## Data provided
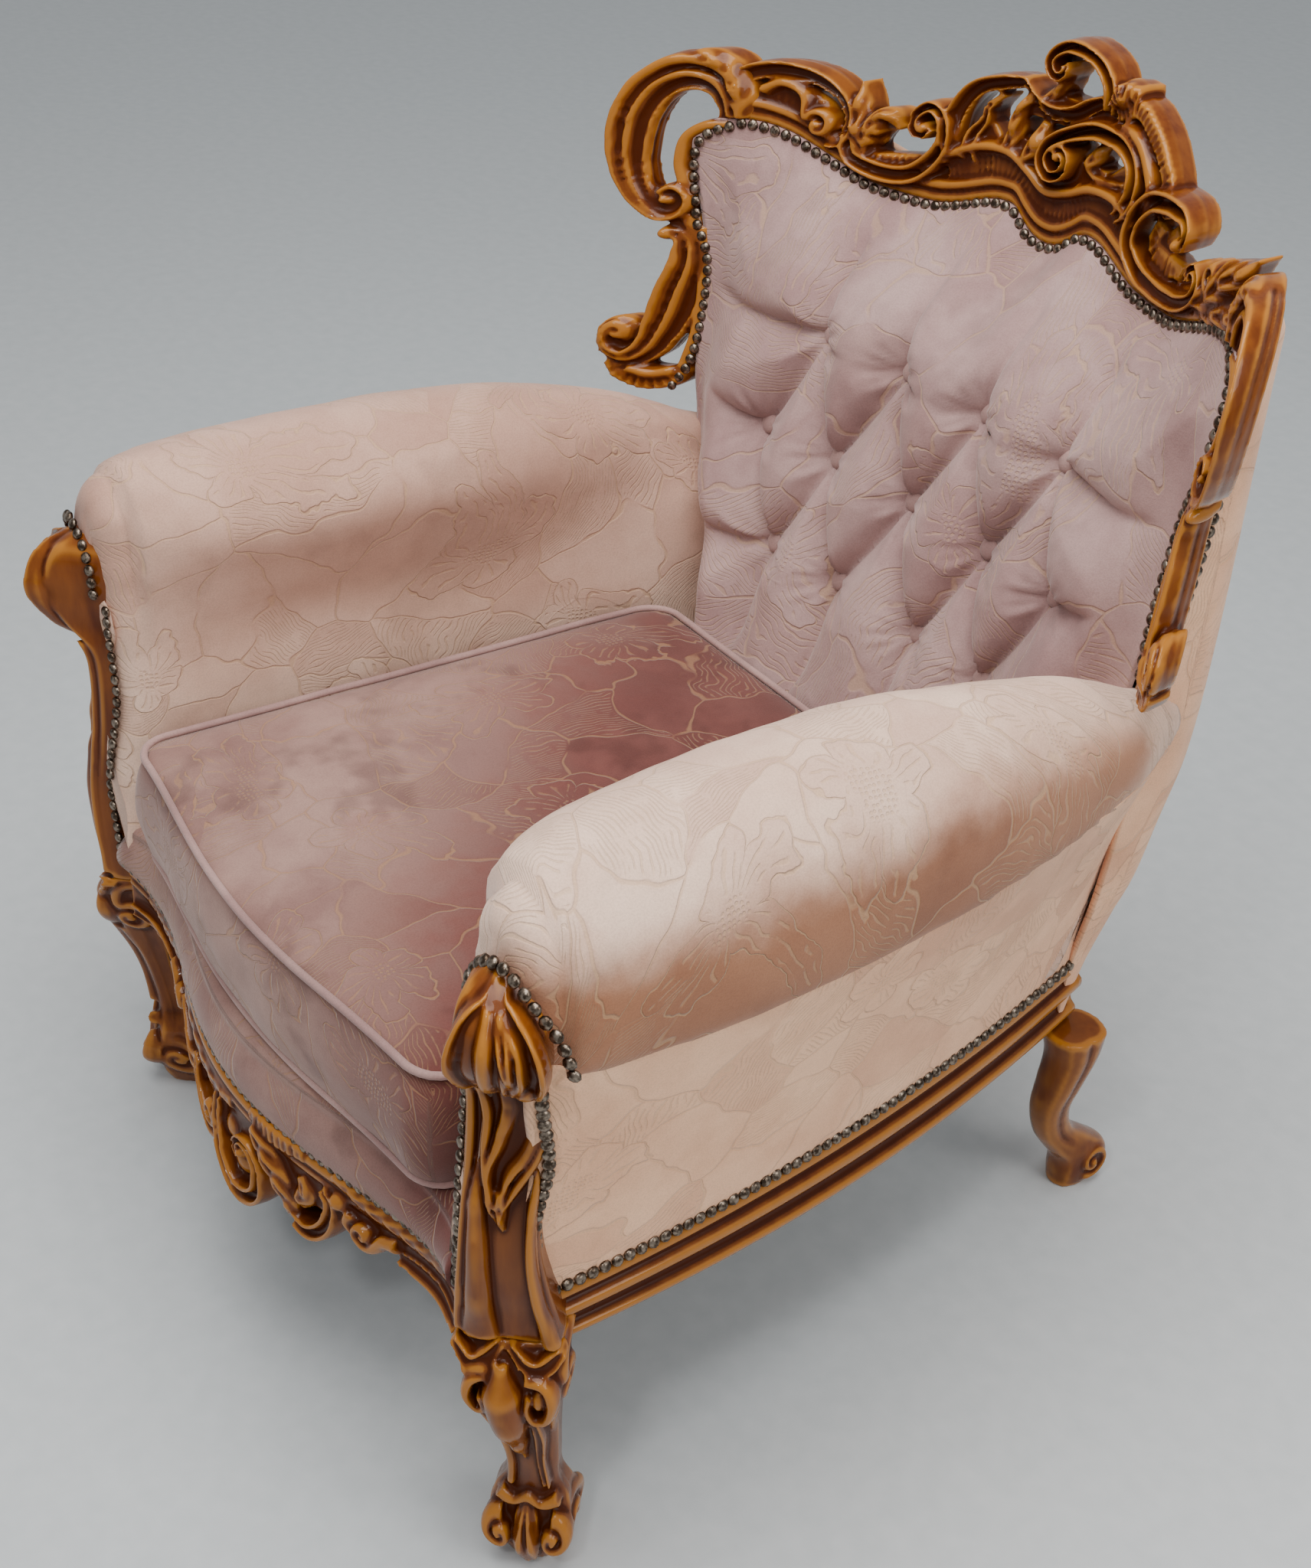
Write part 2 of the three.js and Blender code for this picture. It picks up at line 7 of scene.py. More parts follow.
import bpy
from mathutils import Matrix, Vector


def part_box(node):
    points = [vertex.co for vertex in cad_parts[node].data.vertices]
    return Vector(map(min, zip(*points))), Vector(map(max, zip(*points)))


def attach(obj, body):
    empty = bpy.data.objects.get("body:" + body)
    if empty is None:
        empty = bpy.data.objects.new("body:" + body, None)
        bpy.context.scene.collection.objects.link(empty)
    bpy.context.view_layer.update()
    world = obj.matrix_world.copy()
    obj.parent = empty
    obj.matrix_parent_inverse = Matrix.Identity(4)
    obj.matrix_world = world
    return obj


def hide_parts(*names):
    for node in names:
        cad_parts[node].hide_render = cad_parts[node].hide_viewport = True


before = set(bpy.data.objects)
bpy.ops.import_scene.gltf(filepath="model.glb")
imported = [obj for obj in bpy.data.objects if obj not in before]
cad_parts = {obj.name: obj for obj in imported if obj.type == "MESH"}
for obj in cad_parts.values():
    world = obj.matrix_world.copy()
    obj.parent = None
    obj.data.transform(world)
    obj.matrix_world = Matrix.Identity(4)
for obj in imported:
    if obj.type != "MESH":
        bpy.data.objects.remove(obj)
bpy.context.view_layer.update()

## To do
Return the material in full, exactly as shown.

## Reply
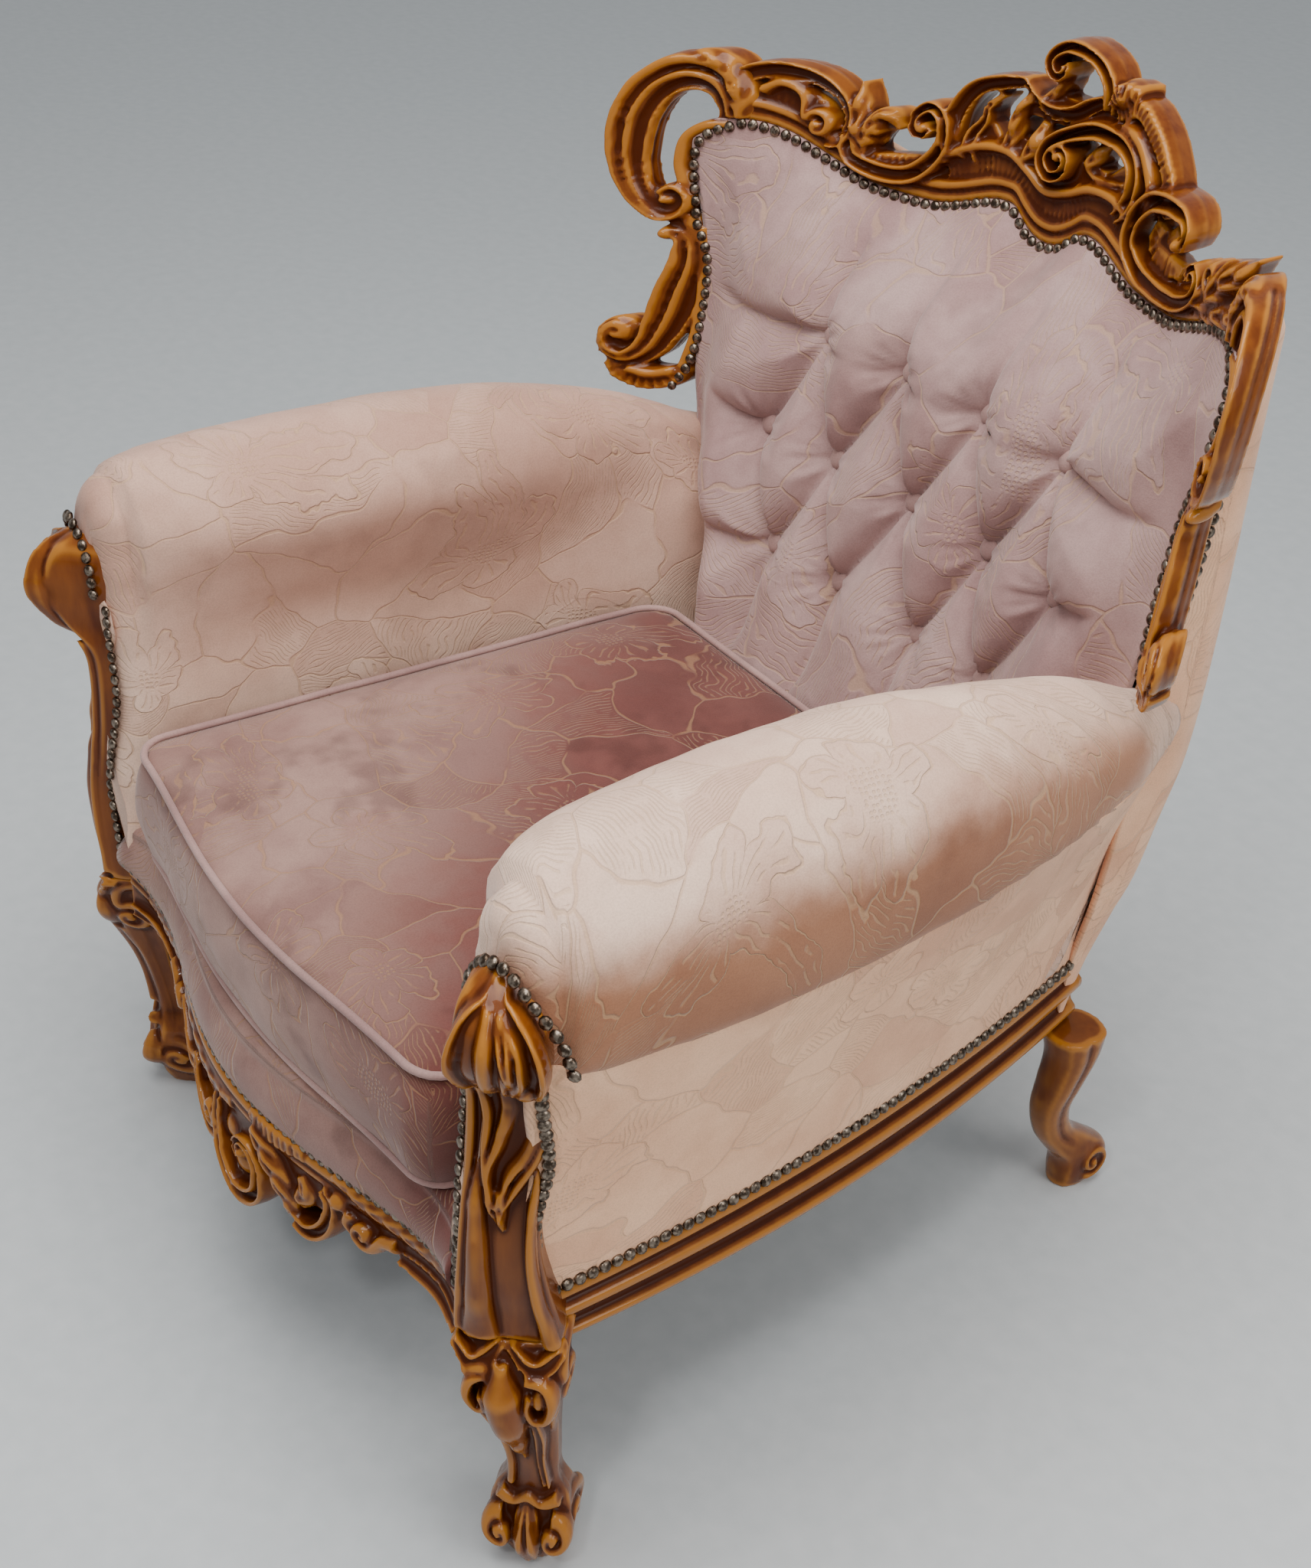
Write part 2 of the three.js and Blender code for this picture. It picks up at line 7 of scene.py. More parts follow.
import bpy
from mathutils import Matrix, Vector


def part_box(node):
    points = [vertex.co for vertex in cad_parts[node].data.vertices]
    return Vector(map(min, zip(*points))), Vector(map(max, zip(*points)))


def attach(obj, body):
    empty = bpy.data.objects.get("body:" + body)
    if empty is None:
        empty = bpy.data.objects.new("body:" + body, None)
        bpy.context.scene.collection.objects.link(empty)
    bpy.context.view_layer.update()
    world = obj.matrix_world.copy()
    obj.parent = empty
    obj.matrix_parent_inverse = Matrix.Identity(4)
    obj.matrix_world = world
    return obj


def hide_parts(*names):
    for node in names:
        cad_parts[node].hide_render = cad_parts[node].hide_viewport = True


before = set(bpy.data.objects)
bpy.ops.import_scene.gltf(filepath="model.glb")
imported = [obj for obj in bpy.data.objects if obj not in before]
cad_parts = {obj.name: obj for obj in imported if obj.type == "MESH"}
for obj in cad_parts.values():
    world = obj.matrix_world.copy()
    obj.parent = None
    obj.data.transform(world)
    obj.matrix_world = Matrix.Identity(4)
for obj in imported:
    if obj.type != "MESH":
        bpy.data.objects.remove(obj)
bpy.context.view_layer.update()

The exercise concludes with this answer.